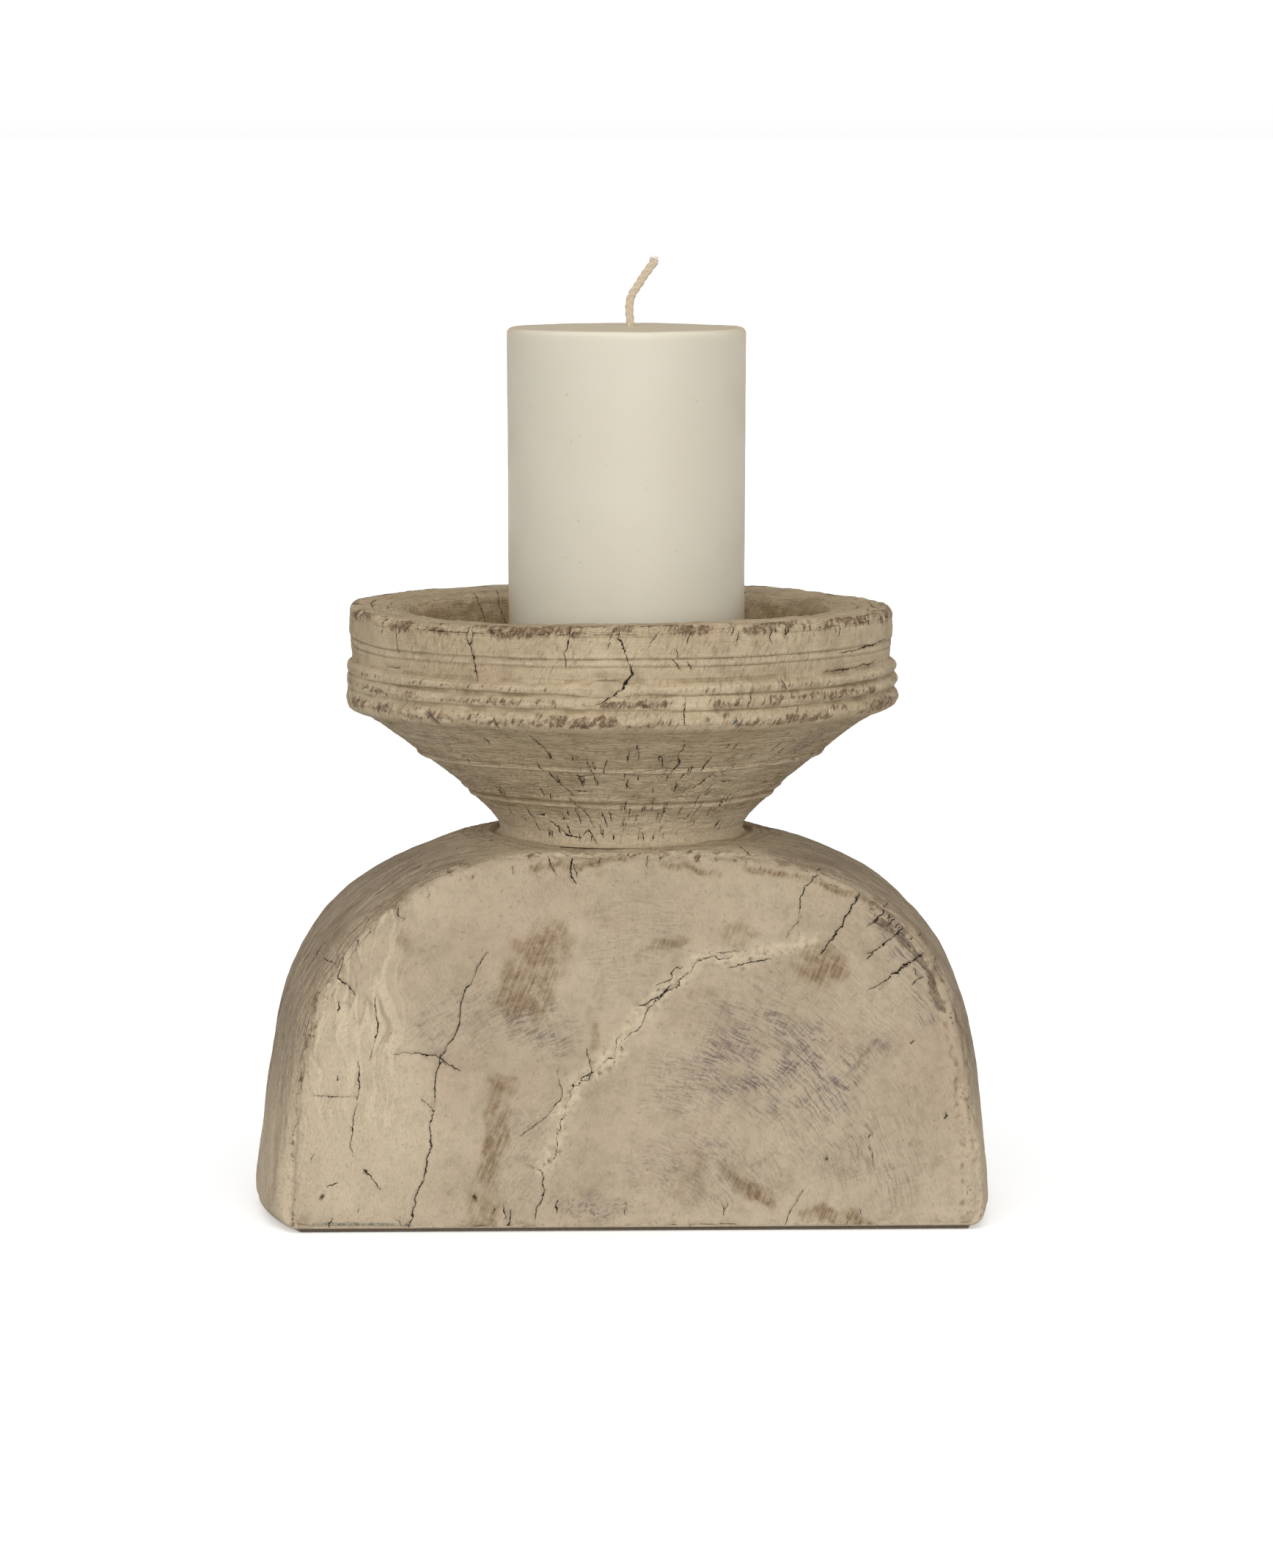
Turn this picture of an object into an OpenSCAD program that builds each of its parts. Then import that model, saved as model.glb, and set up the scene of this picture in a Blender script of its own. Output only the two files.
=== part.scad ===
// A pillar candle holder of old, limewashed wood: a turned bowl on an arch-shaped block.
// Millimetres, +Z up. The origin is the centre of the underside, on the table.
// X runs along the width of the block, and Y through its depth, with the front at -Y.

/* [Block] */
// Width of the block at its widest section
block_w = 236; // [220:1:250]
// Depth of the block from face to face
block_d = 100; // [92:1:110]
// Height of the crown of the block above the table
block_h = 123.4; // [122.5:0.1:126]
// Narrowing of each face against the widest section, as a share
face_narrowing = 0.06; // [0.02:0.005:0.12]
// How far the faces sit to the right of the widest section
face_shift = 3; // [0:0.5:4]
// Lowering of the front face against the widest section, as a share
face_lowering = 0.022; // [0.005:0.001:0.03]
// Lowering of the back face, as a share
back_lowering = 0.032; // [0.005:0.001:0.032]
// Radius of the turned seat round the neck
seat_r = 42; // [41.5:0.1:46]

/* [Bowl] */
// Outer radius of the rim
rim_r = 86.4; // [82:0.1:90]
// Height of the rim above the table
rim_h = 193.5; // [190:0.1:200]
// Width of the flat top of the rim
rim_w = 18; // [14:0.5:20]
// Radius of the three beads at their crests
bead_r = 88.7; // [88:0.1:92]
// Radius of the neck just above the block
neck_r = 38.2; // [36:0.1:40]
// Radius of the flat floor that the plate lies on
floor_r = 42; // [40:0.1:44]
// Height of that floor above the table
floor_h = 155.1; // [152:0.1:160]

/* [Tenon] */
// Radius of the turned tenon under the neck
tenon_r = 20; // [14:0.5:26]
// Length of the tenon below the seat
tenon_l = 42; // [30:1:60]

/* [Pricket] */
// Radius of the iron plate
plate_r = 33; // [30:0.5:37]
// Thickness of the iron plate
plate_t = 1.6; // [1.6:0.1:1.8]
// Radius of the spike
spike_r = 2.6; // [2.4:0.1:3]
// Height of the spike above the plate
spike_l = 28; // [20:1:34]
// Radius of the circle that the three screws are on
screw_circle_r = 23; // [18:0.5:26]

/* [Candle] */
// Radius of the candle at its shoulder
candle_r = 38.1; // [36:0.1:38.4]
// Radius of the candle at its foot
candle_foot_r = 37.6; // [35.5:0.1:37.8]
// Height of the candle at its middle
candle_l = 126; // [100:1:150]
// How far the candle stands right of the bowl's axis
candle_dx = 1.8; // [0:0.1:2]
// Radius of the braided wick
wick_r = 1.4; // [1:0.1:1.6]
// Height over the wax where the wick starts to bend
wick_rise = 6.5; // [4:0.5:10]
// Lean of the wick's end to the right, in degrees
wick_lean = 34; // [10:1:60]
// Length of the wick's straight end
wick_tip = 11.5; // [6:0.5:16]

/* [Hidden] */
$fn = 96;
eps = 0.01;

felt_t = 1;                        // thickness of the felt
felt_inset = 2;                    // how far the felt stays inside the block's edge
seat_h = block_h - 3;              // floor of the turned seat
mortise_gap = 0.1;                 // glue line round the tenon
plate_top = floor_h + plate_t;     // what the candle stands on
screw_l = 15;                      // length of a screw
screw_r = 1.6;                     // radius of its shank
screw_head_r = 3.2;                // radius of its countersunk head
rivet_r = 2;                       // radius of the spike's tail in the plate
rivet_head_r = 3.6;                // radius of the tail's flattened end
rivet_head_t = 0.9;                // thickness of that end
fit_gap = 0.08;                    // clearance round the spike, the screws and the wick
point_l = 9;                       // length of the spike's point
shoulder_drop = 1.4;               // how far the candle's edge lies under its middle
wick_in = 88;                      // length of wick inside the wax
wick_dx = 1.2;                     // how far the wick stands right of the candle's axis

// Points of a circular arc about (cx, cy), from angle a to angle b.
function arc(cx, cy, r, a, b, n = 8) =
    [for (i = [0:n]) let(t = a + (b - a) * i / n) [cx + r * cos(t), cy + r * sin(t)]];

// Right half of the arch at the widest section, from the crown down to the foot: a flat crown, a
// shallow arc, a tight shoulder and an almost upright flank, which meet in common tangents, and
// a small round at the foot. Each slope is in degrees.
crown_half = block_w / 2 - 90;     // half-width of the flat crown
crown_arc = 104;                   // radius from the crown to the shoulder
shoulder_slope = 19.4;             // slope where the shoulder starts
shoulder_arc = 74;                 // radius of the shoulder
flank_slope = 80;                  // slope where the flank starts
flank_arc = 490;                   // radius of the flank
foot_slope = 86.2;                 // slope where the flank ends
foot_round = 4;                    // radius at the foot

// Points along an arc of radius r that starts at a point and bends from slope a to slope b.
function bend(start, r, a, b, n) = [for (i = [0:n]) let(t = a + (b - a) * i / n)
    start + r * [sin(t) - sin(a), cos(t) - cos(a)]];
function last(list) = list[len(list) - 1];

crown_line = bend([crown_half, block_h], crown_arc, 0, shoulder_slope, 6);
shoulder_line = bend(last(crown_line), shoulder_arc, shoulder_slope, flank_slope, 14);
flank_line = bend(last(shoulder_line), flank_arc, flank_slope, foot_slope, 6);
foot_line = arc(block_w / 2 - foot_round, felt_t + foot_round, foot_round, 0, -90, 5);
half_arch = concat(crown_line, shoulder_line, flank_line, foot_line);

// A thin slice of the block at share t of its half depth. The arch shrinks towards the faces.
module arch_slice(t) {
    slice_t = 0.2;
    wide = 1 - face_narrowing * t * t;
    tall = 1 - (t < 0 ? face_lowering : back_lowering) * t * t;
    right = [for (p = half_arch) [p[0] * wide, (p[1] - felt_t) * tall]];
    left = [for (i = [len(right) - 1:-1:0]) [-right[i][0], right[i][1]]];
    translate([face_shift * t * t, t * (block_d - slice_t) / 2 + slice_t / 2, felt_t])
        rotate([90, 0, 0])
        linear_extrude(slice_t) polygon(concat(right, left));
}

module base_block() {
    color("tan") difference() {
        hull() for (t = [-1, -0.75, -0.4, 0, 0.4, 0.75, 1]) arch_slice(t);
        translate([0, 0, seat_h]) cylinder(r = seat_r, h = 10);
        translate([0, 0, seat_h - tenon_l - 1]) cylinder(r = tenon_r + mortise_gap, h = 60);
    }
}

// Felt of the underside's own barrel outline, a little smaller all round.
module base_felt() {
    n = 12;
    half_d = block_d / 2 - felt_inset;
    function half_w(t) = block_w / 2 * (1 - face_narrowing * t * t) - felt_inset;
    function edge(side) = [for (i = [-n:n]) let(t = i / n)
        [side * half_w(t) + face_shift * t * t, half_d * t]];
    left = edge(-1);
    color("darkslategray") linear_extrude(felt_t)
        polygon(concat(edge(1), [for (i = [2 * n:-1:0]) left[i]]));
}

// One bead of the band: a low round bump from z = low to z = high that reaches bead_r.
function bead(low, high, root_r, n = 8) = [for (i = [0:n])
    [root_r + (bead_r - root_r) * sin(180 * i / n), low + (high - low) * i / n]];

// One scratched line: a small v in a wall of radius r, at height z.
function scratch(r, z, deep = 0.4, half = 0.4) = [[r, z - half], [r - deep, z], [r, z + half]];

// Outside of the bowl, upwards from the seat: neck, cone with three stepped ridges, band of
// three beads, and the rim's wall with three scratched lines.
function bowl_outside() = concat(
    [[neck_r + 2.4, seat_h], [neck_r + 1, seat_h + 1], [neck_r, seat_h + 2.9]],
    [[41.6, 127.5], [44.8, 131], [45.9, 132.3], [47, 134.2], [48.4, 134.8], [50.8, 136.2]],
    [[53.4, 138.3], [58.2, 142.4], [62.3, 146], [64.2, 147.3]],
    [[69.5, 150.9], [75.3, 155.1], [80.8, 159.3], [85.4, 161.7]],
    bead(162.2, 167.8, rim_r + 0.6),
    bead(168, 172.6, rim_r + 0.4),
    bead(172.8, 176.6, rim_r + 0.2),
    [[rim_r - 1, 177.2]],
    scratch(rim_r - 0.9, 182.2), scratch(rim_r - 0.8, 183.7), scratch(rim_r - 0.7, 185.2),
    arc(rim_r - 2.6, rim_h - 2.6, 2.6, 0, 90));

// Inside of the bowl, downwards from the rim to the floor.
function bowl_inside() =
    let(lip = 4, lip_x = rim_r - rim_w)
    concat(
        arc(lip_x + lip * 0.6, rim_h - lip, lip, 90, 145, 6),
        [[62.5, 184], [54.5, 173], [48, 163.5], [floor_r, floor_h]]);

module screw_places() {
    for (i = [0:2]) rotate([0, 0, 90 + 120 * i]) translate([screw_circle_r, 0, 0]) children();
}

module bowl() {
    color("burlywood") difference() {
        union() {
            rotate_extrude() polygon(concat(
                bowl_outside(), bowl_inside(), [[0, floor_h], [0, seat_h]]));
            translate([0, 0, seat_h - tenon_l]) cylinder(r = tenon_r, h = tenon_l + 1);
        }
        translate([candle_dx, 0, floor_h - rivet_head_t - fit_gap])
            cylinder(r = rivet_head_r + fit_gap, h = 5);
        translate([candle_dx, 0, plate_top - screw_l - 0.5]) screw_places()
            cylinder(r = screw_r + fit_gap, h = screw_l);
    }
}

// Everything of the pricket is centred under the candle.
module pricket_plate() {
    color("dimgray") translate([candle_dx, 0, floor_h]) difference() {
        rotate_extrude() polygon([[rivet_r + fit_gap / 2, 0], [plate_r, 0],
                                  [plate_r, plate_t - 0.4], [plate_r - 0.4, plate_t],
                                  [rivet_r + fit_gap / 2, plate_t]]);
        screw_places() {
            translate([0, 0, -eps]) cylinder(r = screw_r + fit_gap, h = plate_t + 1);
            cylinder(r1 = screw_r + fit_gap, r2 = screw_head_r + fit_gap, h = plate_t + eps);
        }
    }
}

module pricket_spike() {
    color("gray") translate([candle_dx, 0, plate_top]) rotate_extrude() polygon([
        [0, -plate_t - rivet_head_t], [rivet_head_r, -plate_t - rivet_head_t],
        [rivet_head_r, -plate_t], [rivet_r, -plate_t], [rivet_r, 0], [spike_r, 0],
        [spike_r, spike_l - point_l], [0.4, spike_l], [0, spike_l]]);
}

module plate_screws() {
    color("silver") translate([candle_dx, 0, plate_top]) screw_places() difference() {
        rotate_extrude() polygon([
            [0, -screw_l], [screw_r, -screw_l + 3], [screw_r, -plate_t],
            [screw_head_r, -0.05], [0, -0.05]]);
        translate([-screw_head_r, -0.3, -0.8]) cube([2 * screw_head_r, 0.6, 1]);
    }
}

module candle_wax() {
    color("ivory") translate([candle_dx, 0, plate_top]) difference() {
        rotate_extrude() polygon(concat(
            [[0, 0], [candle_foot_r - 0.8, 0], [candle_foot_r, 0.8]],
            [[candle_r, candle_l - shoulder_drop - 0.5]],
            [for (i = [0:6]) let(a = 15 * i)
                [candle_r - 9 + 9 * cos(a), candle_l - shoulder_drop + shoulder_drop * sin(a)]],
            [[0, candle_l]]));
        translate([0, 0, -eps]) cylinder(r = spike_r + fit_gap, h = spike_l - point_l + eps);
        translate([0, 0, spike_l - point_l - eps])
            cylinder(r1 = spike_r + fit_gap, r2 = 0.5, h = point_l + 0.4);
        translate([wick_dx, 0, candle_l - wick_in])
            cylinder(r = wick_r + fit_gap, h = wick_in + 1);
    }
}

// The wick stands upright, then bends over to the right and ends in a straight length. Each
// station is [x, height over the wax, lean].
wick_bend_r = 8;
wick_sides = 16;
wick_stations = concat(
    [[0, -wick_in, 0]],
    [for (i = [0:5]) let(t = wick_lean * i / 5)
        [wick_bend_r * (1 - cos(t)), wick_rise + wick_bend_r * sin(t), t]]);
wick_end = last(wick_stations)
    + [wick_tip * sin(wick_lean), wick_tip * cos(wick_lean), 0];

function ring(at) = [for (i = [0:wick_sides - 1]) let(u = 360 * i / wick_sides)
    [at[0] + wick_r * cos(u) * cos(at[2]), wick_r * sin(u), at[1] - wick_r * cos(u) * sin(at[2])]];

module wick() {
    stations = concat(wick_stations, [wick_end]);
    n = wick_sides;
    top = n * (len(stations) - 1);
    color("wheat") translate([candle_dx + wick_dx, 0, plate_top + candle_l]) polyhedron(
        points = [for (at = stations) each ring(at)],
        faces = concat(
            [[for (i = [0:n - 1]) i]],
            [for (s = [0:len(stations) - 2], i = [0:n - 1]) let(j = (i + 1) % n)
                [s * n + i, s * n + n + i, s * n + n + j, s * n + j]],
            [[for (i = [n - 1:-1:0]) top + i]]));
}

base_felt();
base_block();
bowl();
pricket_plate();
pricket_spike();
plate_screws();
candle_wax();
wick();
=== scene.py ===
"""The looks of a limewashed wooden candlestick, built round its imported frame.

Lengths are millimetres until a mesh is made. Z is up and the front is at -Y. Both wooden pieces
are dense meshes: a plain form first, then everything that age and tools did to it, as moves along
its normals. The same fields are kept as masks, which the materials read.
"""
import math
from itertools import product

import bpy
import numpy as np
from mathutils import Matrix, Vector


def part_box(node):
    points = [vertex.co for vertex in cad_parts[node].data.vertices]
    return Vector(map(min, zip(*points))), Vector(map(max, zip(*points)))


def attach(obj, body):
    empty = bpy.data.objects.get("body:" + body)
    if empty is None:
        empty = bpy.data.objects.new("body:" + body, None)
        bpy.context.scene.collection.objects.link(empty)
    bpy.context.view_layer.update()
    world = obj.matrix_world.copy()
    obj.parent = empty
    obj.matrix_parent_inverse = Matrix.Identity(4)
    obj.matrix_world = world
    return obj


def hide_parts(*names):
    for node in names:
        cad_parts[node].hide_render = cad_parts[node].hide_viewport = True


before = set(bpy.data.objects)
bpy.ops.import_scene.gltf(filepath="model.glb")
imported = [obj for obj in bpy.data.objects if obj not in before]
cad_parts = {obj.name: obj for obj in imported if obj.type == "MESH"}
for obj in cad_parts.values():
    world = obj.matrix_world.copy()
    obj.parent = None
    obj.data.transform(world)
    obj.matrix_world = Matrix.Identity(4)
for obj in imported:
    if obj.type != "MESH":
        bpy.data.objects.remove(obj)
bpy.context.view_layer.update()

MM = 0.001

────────

> _DIRECTIONS FOR THIS TASK_:
Reproduce, exactly as written, the stretch of lines whose first line is the one with "base_felt();" and whose last line is the one with "for node in".

> _REPLY TO THE EXERCISE_:
base_felt();
base_block();
bowl();
pricket_plate();
pricket_spike();
plate_screws();
candle_wax();
wick();
=== scene.py ===
"""The looks of a limewashed wooden candlestick, built round its imported frame.

Lengths are millimetres until a mesh is made. Z is up and the front is at -Y. Both wooden pieces
are dense meshes: a plain form first, then everything that age and tools did to it, as moves along
its normals. The same fields are kept as masks, which the materials read.
"""
import math
from itertools import product

import bpy
import numpy as np
from mathutils import Matrix, Vector


def part_box(node):
    points = [vertex.co for vertex in cad_parts[node].data.vertices]
    return Vector(map(min, zip(*points))), Vector(map(max, zip(*points)))


def attach(obj, body):
    empty = bpy.data.objects.get("body:" + body)
    if empty is None:
        empty = bpy.data.objects.new("body:" + body, None)
        bpy.context.scene.collection.objects.link(empty)
    bpy.context.view_layer.update()
    world = obj.matrix_world.copy()
    obj.parent = empty
    obj.matrix_parent_inverse = Matrix.Identity(4)
    obj.matrix_world = world
    return obj


def hide_parts(*names):
    for node in names:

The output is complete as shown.